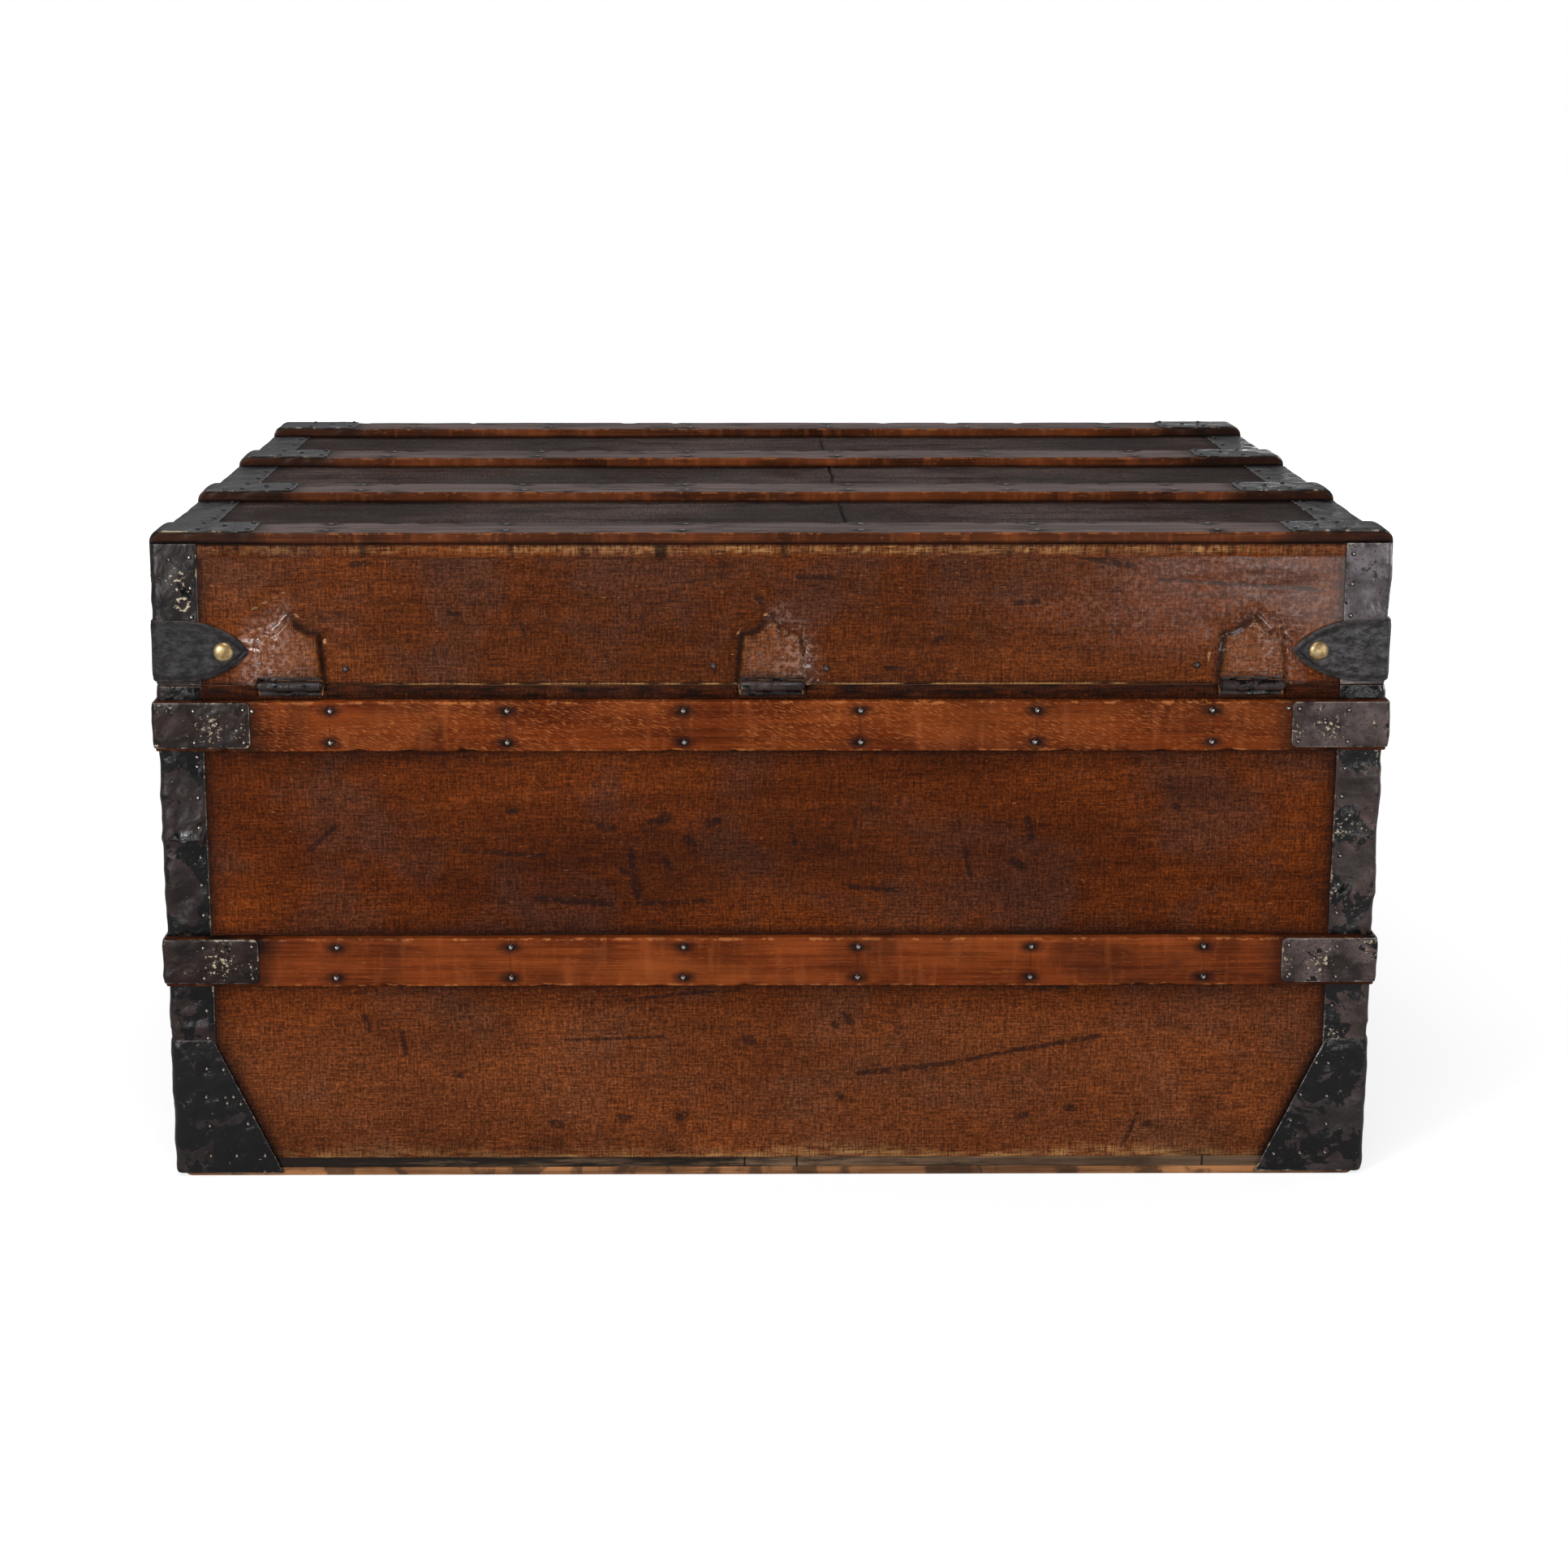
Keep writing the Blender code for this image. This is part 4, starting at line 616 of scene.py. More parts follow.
def skin(name, grid, thick, ring=False):
    """A mesh from grid[i][j] = (point, outward, lay, values), its rim turned in by the thickness."""
    def sunk(cell):
        return (cell[0] - cell[1] * thick, *cell[1:])

    grid = [[sunk(line[0]), *line, sunk(line[-1])] for line in grid]
    if not ring:
        grid = [[sunk(cell) for cell in grid[0]], *grid, [sunk(cell) for cell in grid[-1]]]
    tall = len(grid[0])
    cells = [cell for line in grid for cell in line]
    faces = []
    for i in range(len(grid) if ring else len(grid) - 1):
        a, b = i * tall, (i + 1) % len(grid) * tall
        faces += [(a + j, b + j, b + j + 1, a + j + 1) for j in range(tall - 1)]
    middle = faces[len(faces) // 2]
    p, q, r = (cells[index][0] for index in middle[:3])
    if (q - p).cross(r - q).dot(cells[middle[0]][1]) < 0:
        faces = [face[::-1] for face in faces]
    mesh = bpy.data.meshes.new(name)
    mesh.from_pydata([cell[0] for cell in cells], [], faces)
    lay = mesh.attributes.new("lay", "FLOAT_VECTOR", "POINT")
    lay.data.foreach_set("vector", [part for cell in cells for part in cell[2]])
    for label in LABELS:
        values = [cell[3].get(label, 0.0) for cell in cells]
        if any(values):
            mesh.attributes.new(label, "FLOAT", "POINT").data.foreach_set("value", values)
    mesh.shade_smooth()
    mesh.set_sharp_from_angle(angle=math.radians(40))
    return mesh


def hang(name, mesh, finish_used, body, slot, *stands_for):
    """Puts a piece in the scene, on a moving body, in place of the plain solids it stands for."""
    piece = bpy.data.objects.new(name, mesh)
    SCENE.collection.objects.link(piece)
    mesh.materials.append(finish_used)
    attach(piece, body)
    if stands_for:
        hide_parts(*stands_for)
    return piece


# %% Lines that turn a corner
FRINGE = (0.0, 0.0004, 0.0012, 0.0026, 0.0045)
TURNS = 6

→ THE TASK
Emit, unaltered, the lines from the top of the listing down through the line that holds "return (cell[0] - cell[1]"; emit nothing else.

→ RESULT FOR THIS TASK
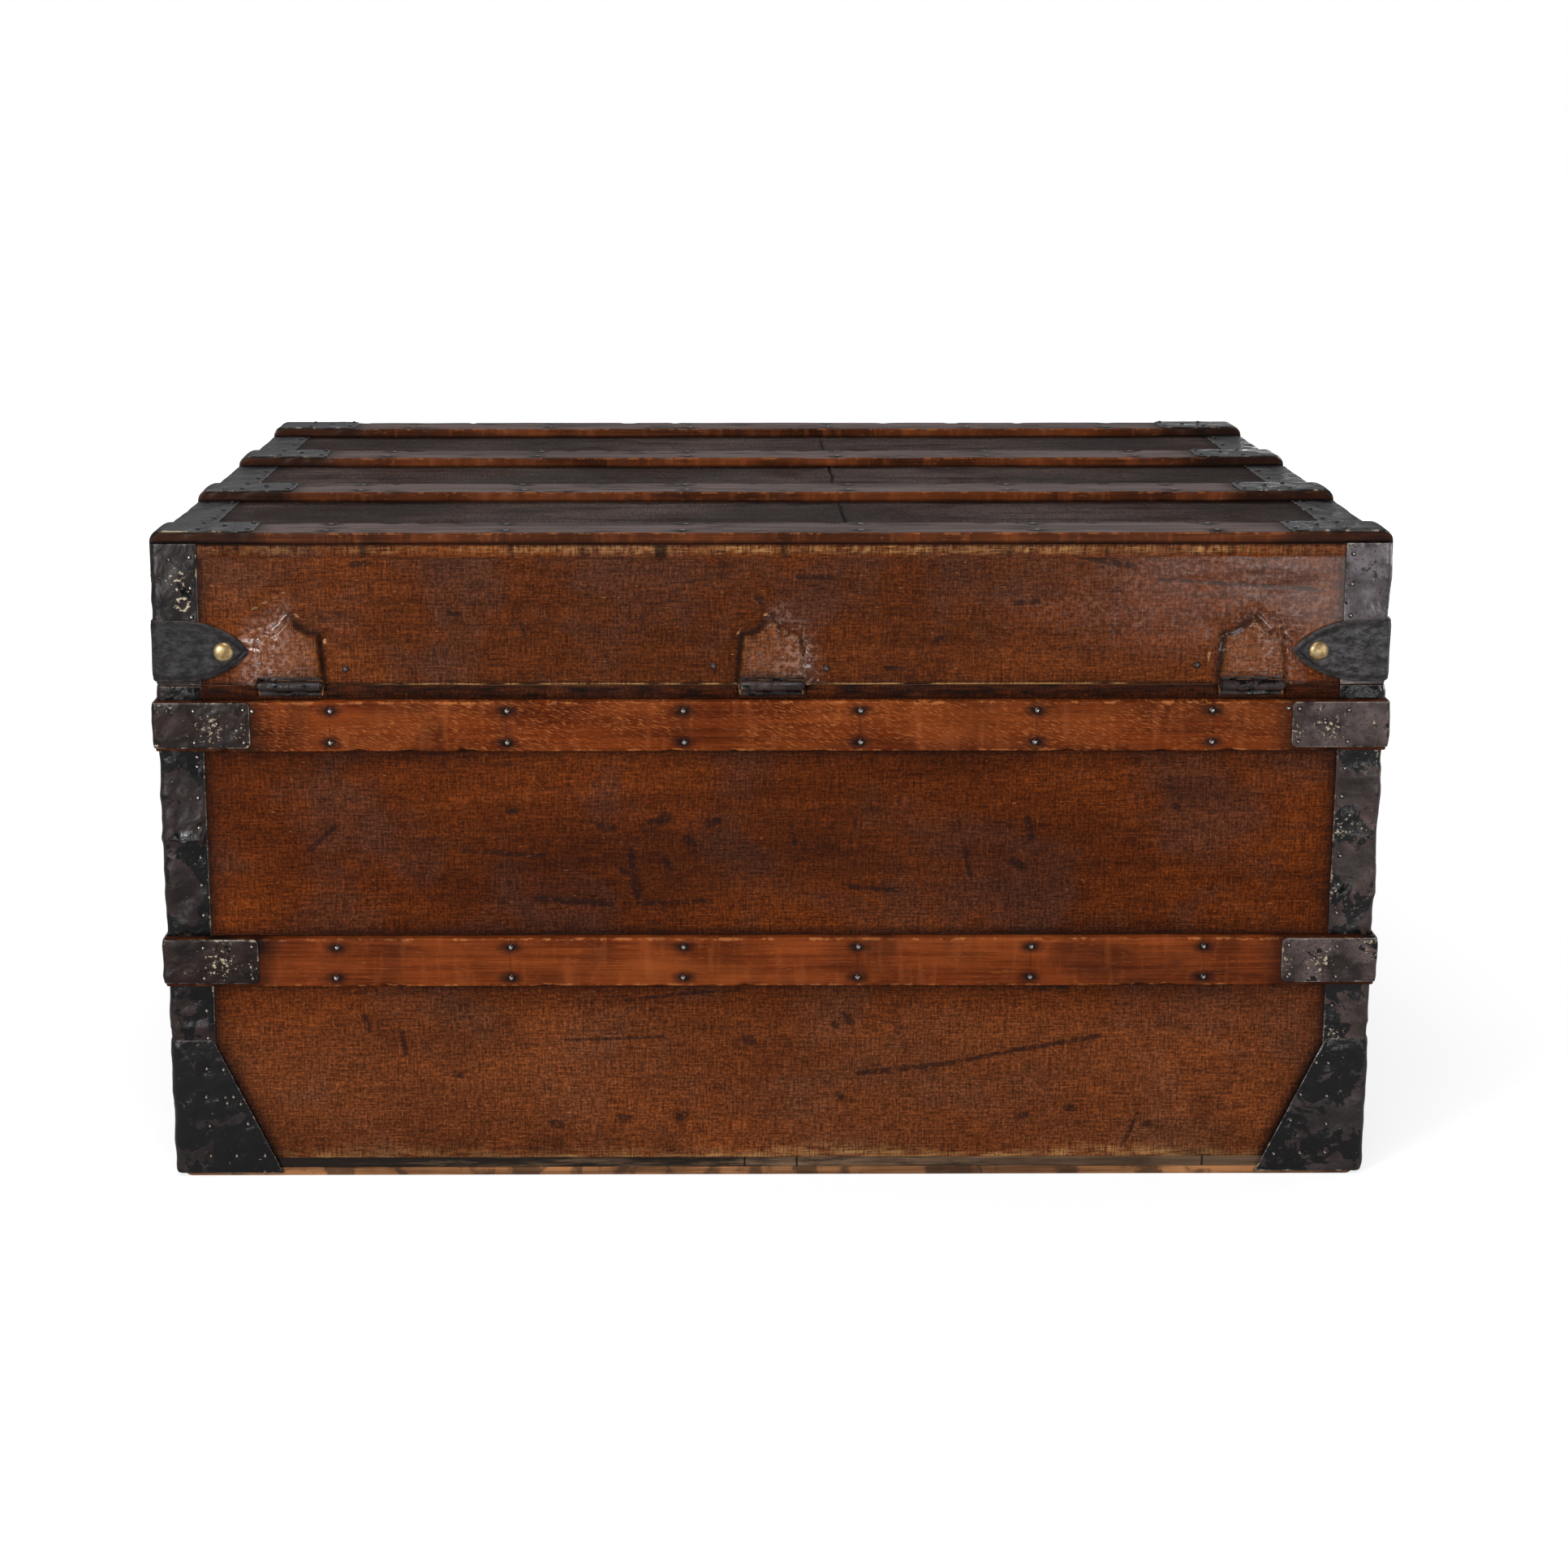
Keep writing the Blender code for this image. This is part 4, starting at line 616 of scene.py. More parts follow.
def skin(name, grid, thick, ring=False):
    """A mesh from grid[i][j] = (point, outward, lay, values), its rim turned in by the thickness."""
    def sunk(cell):
        return (cell[0] - cell[1] * thick, *cell[1:])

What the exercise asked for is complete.